### Exercise:
Reproduce the first line and every line after it, exactly, through the one containing "of the housing.". Leave out the rest.

### Data shown:
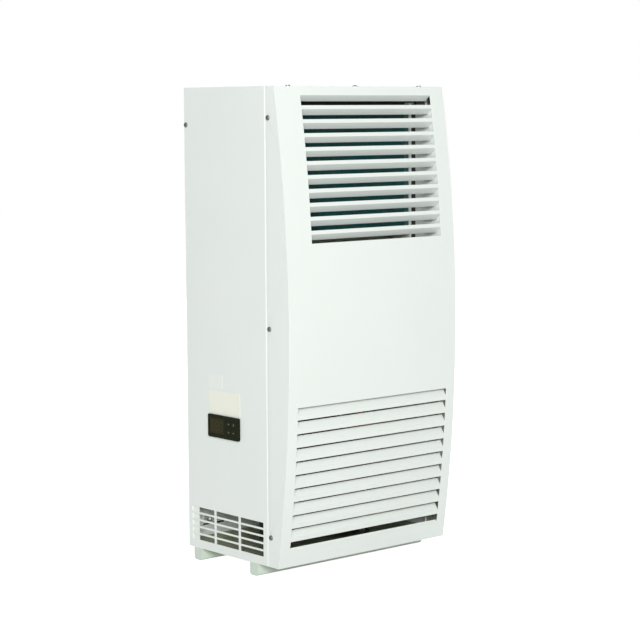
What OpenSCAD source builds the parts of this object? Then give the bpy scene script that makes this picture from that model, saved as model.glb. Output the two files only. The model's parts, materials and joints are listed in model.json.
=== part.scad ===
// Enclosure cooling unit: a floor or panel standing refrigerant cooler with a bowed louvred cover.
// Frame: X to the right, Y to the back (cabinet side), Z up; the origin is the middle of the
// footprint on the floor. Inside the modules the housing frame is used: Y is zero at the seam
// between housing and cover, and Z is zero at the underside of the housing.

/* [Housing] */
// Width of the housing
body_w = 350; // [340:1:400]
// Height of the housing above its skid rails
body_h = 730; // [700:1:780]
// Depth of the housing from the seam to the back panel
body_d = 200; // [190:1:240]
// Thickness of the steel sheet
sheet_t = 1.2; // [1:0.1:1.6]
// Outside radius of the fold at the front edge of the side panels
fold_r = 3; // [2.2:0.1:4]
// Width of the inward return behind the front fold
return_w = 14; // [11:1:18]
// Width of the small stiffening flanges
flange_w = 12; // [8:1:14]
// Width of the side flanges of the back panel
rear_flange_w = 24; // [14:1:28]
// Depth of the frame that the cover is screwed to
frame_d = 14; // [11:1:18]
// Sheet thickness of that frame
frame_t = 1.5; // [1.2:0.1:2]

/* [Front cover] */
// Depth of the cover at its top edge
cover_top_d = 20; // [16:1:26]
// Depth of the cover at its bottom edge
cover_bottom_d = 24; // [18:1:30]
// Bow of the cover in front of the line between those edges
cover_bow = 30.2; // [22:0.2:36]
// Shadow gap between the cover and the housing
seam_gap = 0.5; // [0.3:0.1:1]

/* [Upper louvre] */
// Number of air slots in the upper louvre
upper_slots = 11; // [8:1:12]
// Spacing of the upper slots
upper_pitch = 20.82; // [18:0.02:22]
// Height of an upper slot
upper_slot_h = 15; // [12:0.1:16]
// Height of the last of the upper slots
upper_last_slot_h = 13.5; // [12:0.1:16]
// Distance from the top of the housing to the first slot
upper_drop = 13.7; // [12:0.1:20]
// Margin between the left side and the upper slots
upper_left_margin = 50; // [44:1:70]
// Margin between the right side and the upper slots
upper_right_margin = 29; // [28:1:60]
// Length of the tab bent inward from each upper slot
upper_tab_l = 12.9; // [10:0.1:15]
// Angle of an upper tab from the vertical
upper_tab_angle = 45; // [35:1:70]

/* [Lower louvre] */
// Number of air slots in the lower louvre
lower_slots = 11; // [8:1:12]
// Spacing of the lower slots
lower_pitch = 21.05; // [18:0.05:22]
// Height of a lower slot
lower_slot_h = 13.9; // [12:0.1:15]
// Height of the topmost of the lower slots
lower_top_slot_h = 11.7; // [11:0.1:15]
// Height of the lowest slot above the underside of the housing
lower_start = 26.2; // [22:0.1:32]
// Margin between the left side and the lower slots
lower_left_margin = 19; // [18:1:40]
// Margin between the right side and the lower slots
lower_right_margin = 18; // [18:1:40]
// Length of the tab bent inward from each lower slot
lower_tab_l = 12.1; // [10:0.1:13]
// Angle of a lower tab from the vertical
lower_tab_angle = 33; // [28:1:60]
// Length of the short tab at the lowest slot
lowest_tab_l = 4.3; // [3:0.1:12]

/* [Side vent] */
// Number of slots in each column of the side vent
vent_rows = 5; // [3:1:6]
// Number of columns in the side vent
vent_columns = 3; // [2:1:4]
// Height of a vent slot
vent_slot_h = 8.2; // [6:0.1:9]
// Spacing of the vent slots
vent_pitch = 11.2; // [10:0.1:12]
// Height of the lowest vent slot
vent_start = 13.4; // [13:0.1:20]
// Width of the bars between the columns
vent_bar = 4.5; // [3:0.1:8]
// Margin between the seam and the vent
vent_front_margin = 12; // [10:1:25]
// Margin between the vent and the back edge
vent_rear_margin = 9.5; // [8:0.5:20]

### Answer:
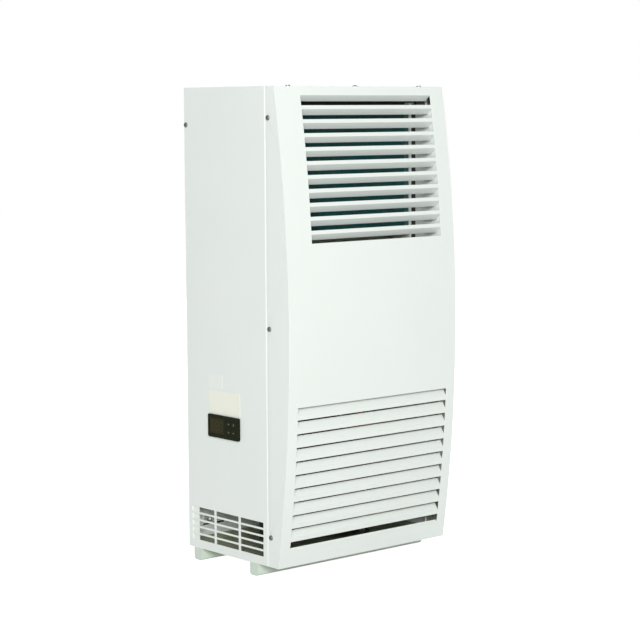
What OpenSCAD source builds the parts of this object? Then give the bpy scene script that makes this picture from that model, saved as model.glb. Output the two files only. The model's parts, materials and joints are listed in model.json.
=== part.scad ===
// Enclosure cooling unit: a floor or panel standing refrigerant cooler with a bowed louvred cover.
// Frame: X to the right, Y to the back (cabinet side), Z up; the origin is the middle of the
// footprint on the floor. Inside the modules the housing frame is used: Y is zero at the seam
// between housing and cover, and Z is zero at the underside of the housing.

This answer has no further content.